Let $B_t$ be the standard Brownian Motion. Is the distribution/density of the first hitting time of $B_t$ for an exponential decaying boundary known?
Trying to be more formal, if
$$T=\inf\{t\geq0,B_t\geq e^{-\lambda t}\}$$ with $\lambda>0$, what is
$$E[T]$$
If it is known is it also known when, instead of a Brownian Motion, one has a simple Ornstein-Uhlenbeck Process with mean $0$?
Thank you very much
Since $B_t \to \infty$ a.s. as $t \to \infty$, we conclude from the intermediate value theorem that $T<\infty$ a.s. Moreover, by the continuity of the sample paths,
$$\mathbb{E}B_T = \mathbb{E}(e^{-\lambda T}) \neq 0$$
and therefore Wald's identities imply that $T$ is not integrable (if $T$ would be integrable, then $\mathbb{E}B_T = 0$).
Concerning the Ornstein-Uhlenbeck process: Let
$$X_t = \sigma \cdot e^{b \, t} \cdot \int_0^t e^{-b \, s} \, dB_s$$
where $\sigma>0$. Then
$$X_t \geq e^{-\lambda \, t} \Leftrightarrow M_t := \int_0^t e^{-b \, s} \, dB_s \geq \frac{1}{\sigma} e^{-(\lambda+b) \, t}$$
$M$ is a martingale, $M_0 =0$. A similar calculation as in the proof of Wald's identity shows that $\mathbb{E}M_T = 0$ for any integrable stopping time $T \in L^1$. With the same reasoning as above, we conclude $T \notin L^1$.
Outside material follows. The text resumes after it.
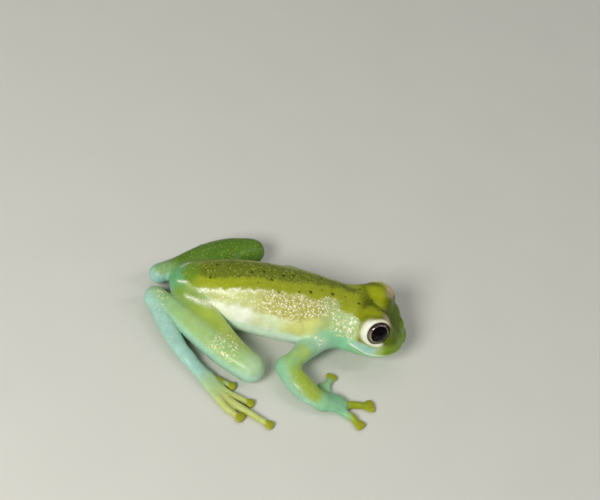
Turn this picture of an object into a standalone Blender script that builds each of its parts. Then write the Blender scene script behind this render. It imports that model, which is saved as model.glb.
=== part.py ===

We know that for a stopping time $T_a =\inf \{ t> 0 : B_t \geq a\}$ it follows that $$\mathbb E \left\{\exp(-\frac{\lambda^2}{2}{T_a})\ |\ \mathcal F_s \right\}= e^{-\lambda a}$$
This result is proven here. So, deviating both sides in $\lambda$ gives us
$$\mathbb E \left\{{T_a}\exp(-\frac{\lambda^2}{2}{T_a})\ |\ \mathcal F_s \right\}= \frac{ae^{-\lambda a}}{\lambda}$$
then we make $\lambda \rightarrow 0$ and by the monotone convergence theorem we conclude that $T_a \notin L^1 $